#### INSTRUCTIONS TO FOLLOW:
Scan the entries below and extract each line with the word "this" in it.
══════
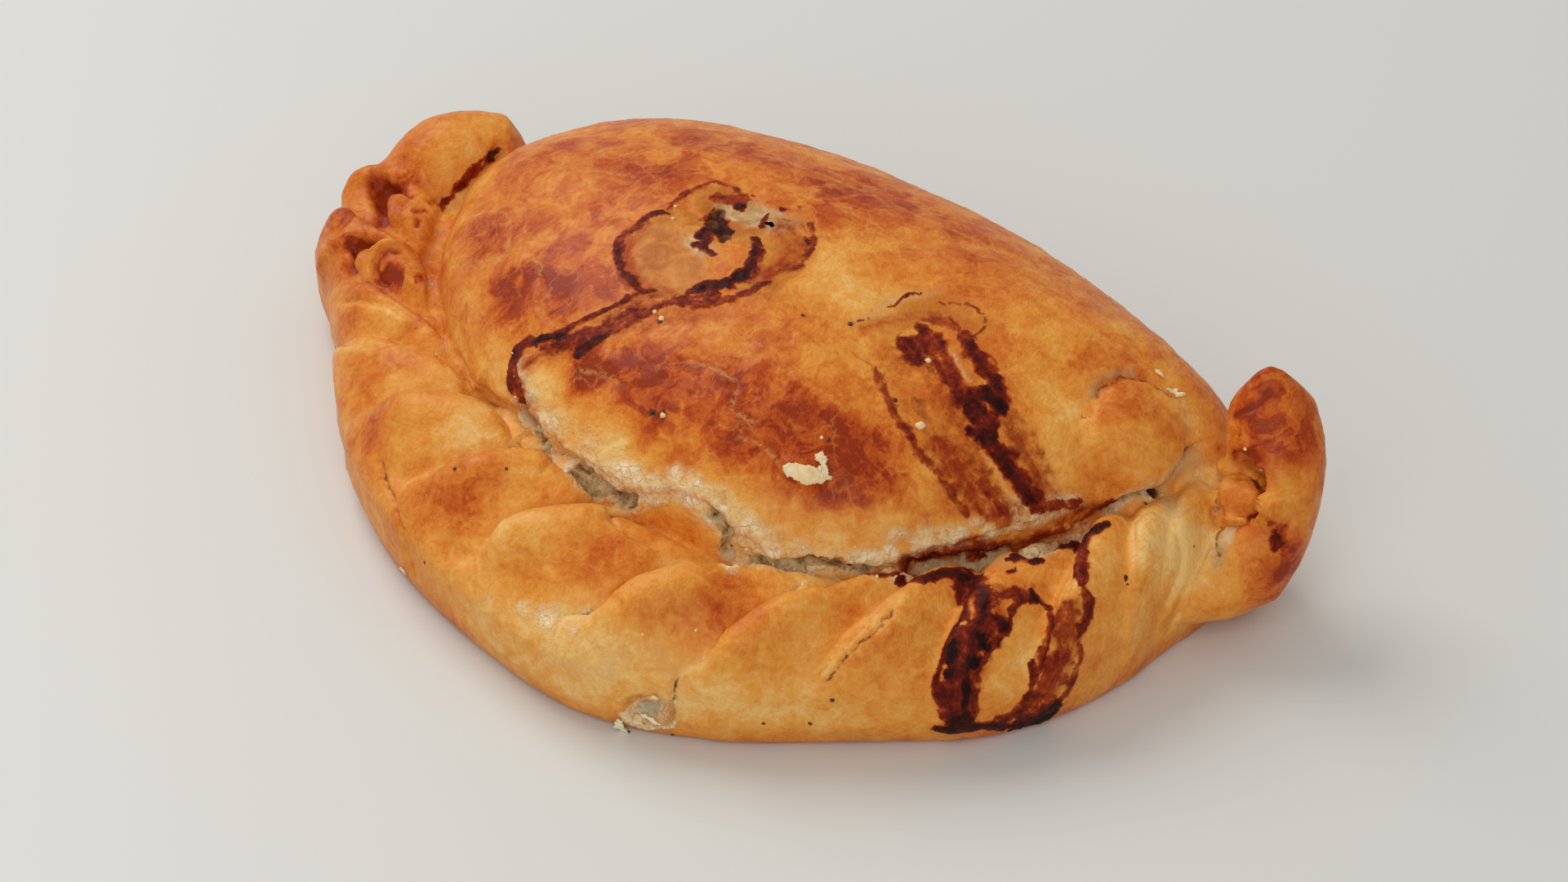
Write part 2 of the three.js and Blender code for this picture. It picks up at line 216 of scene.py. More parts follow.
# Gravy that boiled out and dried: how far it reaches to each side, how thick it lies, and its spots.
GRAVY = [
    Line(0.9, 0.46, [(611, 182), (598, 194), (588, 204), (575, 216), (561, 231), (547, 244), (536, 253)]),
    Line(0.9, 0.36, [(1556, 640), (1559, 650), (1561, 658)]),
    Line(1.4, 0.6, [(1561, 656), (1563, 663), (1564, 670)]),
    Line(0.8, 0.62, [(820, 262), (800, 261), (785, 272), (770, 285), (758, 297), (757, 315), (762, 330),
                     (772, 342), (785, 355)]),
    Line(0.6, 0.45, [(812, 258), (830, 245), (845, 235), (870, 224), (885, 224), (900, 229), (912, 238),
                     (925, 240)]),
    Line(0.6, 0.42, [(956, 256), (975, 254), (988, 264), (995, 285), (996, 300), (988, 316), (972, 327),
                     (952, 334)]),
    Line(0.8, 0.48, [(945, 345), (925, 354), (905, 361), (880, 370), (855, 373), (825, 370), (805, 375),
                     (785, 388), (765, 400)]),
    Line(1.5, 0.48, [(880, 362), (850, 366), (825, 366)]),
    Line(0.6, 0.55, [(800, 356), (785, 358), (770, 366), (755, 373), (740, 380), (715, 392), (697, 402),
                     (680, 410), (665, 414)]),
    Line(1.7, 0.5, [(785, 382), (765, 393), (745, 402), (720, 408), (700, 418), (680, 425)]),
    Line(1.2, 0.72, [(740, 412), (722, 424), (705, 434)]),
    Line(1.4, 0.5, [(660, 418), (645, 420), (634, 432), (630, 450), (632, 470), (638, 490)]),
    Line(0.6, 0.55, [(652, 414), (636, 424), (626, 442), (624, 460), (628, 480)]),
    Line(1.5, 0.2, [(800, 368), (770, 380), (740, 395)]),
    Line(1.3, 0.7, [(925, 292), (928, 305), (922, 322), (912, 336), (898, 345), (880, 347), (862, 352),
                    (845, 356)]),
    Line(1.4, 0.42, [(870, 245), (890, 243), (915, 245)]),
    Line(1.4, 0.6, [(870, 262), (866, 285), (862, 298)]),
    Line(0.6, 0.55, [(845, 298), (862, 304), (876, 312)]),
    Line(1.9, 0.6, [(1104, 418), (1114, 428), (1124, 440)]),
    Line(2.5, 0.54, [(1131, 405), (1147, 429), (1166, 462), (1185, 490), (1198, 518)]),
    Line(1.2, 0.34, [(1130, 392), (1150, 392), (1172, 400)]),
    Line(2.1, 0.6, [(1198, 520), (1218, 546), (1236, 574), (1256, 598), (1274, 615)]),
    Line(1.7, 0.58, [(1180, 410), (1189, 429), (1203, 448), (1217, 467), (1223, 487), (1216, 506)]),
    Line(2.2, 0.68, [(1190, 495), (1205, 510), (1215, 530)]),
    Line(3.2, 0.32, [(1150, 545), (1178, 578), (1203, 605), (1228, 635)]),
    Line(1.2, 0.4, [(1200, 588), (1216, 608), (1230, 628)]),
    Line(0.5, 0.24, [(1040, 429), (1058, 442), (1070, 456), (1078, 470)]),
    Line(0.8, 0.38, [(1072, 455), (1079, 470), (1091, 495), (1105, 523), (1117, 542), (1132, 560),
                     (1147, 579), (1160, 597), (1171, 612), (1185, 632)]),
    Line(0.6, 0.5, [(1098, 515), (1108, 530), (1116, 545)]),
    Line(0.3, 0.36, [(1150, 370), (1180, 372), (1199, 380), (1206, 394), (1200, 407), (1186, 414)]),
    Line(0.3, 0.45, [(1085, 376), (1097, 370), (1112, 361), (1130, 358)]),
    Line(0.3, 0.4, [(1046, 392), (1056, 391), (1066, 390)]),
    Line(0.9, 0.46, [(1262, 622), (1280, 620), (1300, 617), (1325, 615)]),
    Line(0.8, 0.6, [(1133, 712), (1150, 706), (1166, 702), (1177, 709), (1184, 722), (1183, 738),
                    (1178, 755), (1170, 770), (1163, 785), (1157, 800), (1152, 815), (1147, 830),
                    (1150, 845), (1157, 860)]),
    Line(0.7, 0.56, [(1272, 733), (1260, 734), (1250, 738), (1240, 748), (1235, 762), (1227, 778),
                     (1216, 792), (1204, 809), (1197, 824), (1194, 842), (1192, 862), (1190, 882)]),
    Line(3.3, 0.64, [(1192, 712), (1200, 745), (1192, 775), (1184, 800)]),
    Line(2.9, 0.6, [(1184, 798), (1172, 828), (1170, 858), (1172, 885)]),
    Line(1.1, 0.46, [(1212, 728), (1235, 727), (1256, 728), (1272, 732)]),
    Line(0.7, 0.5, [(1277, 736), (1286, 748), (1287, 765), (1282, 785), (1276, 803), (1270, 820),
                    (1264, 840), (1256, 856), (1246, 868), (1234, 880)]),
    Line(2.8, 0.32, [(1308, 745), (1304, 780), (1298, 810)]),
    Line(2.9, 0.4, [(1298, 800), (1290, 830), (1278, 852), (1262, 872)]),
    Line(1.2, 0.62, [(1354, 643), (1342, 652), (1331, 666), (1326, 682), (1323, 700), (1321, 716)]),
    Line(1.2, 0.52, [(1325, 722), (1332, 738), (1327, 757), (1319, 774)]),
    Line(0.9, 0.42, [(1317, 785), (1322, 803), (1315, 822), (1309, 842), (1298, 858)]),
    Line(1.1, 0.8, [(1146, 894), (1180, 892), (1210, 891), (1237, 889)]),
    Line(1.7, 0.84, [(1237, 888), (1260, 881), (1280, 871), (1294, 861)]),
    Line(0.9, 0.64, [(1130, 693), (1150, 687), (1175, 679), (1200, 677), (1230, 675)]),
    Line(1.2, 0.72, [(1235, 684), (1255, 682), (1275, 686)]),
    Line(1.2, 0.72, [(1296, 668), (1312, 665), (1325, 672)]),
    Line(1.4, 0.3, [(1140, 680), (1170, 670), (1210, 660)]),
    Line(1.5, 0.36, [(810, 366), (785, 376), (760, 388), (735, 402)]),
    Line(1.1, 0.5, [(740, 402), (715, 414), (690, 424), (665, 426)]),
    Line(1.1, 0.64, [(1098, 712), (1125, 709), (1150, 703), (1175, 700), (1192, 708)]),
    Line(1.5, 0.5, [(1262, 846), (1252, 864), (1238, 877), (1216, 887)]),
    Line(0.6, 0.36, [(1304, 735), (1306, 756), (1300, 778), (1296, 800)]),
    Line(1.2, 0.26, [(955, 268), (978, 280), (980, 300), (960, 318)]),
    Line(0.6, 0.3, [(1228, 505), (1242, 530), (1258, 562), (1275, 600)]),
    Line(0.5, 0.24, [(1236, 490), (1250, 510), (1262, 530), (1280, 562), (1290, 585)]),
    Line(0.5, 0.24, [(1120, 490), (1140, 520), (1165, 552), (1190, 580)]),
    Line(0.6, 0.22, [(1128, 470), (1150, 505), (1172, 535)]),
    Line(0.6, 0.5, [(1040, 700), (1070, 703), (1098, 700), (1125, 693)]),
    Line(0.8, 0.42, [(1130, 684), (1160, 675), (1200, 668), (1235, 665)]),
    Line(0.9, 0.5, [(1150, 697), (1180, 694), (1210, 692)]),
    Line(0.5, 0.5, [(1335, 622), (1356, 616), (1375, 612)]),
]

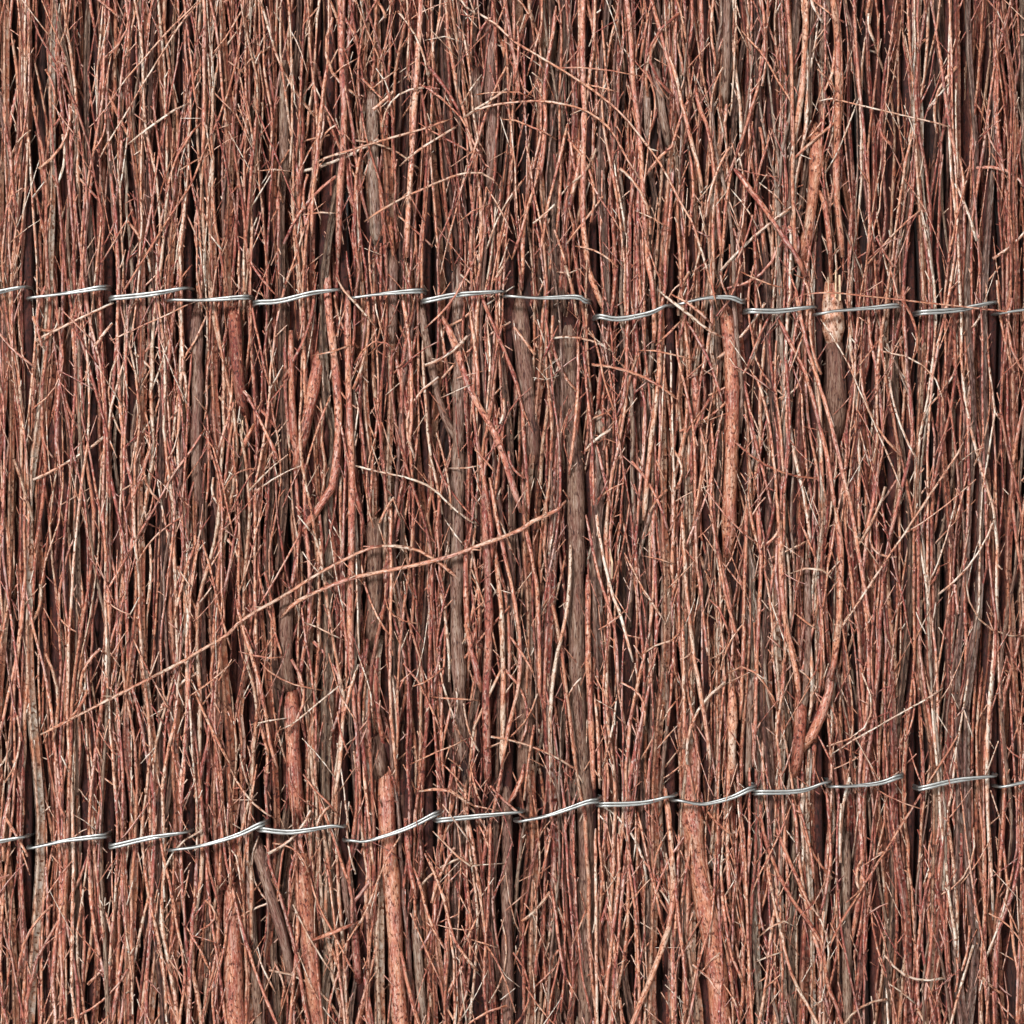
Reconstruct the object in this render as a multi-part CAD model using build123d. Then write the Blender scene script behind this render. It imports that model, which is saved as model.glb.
══════
#### TASK OUTPUT:
Write part 2 of the three.js and Blender code for this picture. It picks up at line 216 of scene.py. More parts follow.
Reconstruct the object in this render as a multi-part CAD model using build123d. Then write the Blender scene script behind this render. It imports that model, which is saved as model.glb.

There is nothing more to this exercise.